Eden Mazolla (A Pack of Wolves) "Our most memorable meal on tour is a place we hit every time in Spokane. It's called Neato Burrito—half burrito bar, half regular bar—and every Wednesday they have 50 cent PBRs. You start at one end of the burrito bar and choose everything you want from the type of tortilla, to the beans, to the meat. The best part is that they have a bunch of crazy shit like honey, barbecue sauce or veggies. Seriously, this is the best cure for an after-show hangover."
Ben Henning (Polar Bears) "My favorite road-food experience wasn't a full meal but rather an Italian shaved ice in Winter Park, Fla., in 2004. When I used to live there, I would always ride my bike to this little drive-through stand in the parking lot of a strip mall to cool off with passion fruit ice in moist 100-degree weather. When we were touring, we decided to check if it was still there; it had been seven years. Sure enough, intact all those years later with the same signed Rancid album cover inside the stand and the same fucking delicious, sweet and refreshing ice that had saved my life back in my early teenage punk rocker years. Chomping into it, the past rushed back to me like a tacky Florida version of Proust's madeleine."
Joni Davis "In Amsterdam, we [tried] a simple coffee shop, but they served open-faced sandwiches. There was fresh mint tea everywhere, so we got excited. I ordered a goat cheese sandwich with some mint tea, and out came a hunk of grainy bread with some sun-dried tomato pesto smeared on it. On top of that was a thick slab of goat cheese, the kind with a rind, and it had been toasted so it had a lovely light brown crust. On top of that was dressed rocket, and on top of that was half of a perfectly ripe avocado. Fuckin' incredible!"

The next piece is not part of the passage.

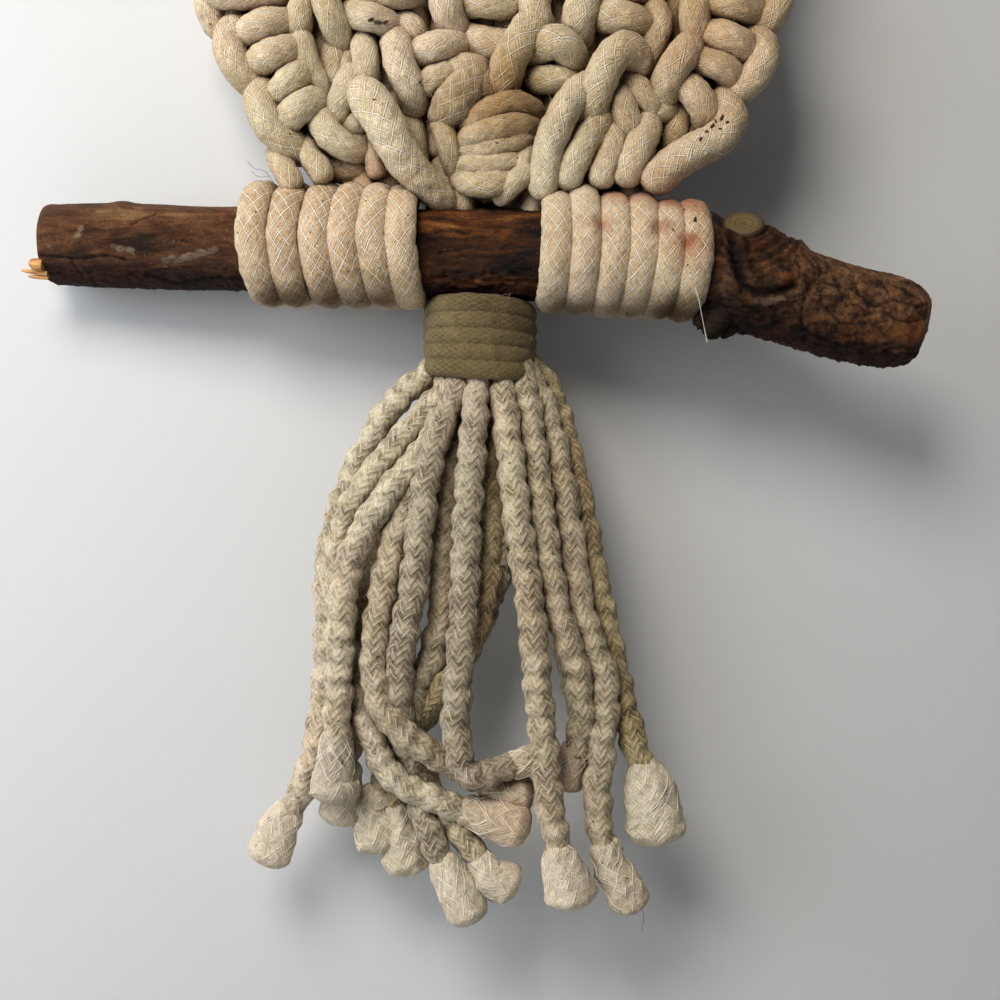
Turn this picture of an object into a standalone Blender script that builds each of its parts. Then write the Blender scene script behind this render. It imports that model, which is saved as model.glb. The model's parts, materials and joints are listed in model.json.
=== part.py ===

Ephraim Nagler (soundman for Cursive) "Tim Kasher and I shared a hot plate in Tokyo, where you cook your own meats and dip them in some different sauces and drink your Sapporo. We were asked all at once if we preferred 'normal' or 'weird' food. We of course asked for the weird. You got your usual tongue and whatnot, but it started getting freaky when they brought us womb and raw liver."